The 47-year-old executive—who also goes by the names Sabrina Meng or Kathy Meng—made her way through customs and immigration wearing a dark tracksuit. At some point, she must have realized that something was amiss. Perhaps it was when one of the two Canadian Border Services officers who questioned her stepped away to speak on his cell phone. Maybe it was when the officers began searching the two carts of luggage she’d brought along, or when two female officers came to escort her into a secure portion of the airport’s border facility.

The Royal Canadian Mounted Police finally told her she was under arrest. “Me?” she responded. “Why would I have an arrest warrant?” The officers said they were acting on US charges that she and her company had allegedly violated sanctions against Iran. “You’re saying because of my company, you’re arresting me?” she responded. Could she at least call her family?

The answer was firm: “You cannot.”

The officers placed each of her four devices—a Huawei phone, an iPhone, a rose gold iPad, and a pink MacBook—in a secure bag that would block any attempts to wipe them remotely.

Back in Shenzhen, the home of Huawei’s global headquarters, Joe Kelly was awakened by a phone call. A veteran of British telecommunications, Kelly heads the company’s international media affairs. On the other end of the line was a reporter: Sabrina has been arrested in Canada at the request of the US government. Do you have any response? Kelly sighed and offered the only comment he could muster: “I haven’t had my coffee yet.”

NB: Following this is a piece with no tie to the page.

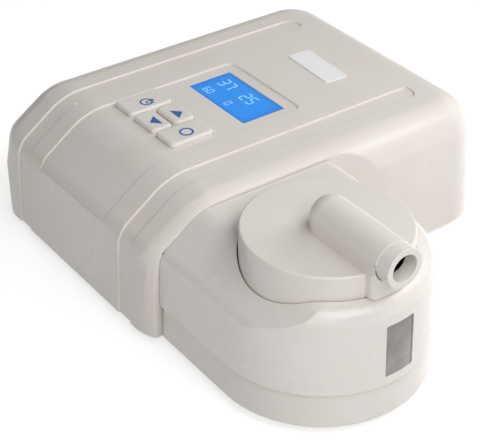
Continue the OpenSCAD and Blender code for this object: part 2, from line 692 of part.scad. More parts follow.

Kelly grasped immediately the enormity of what was happening. Meng isn’t just the CFO of Huawei; she is also the daughter of the company’s founder, 75-year-old billionaire Ren Zhengfei. The US had jabbed sharp elbows at Huawei before. But this was a dramatic escalation of hostilities.

Over the next several months, that escalation would continue. Huawei would find itself caught in a geopolitical vise as the United States seemed to project all of its technological anxiety about China and globalization onto a single company.

For the US, China represents both a critical trading partner and a leading foreign adversary. US companies see China as a market with a billion consumers and as home to the factories that make everything from Apple iPhones to children’s books. It’s also an authoritarian superpower that exerts an ambiguous level of control over its private sector. As tech firms like Huawei become ever more indispensable across the globe, American leaders have, not unreasonably, become possessed by the fear that Chinese technology will offer a ruthless Beijing many “backdoors” into Western affairs of state, security, and commerce. And in the past two years, the US has, at least in the case of Huawei, begun to toy with a policy of complete technological quarantine.

The stakes are enormous. Huawei itself is a huge player in the global telecommunications industry—so large that as Huawei goes, so goes the interconnected world. A full US ban on Huawei products could mark the beginning of the end of a one-world internet. It could calve the world into two separate tech ecosystems, one in North America and parts of Europe and the other across Asia and the Southern Hemisphere. The former would be dominated by Nokia, Amazon, Google, Facebook, Microsoft, and Apple, and the latter by Huawei, Alibaba, Tencent, and Baidu.

The Trump administration’s escalating fight has left US companies that supply Huawei reeling and left Huawei wondering if it can ever count on access to US supply chains again. About the only thing that is clear is that the Trump administration’s fight isn’t really about Huawei at all.

“There’s a big geopolitical battle going on,” one Huawei executive told me, “one that’s far above Huawei’s pay grade.”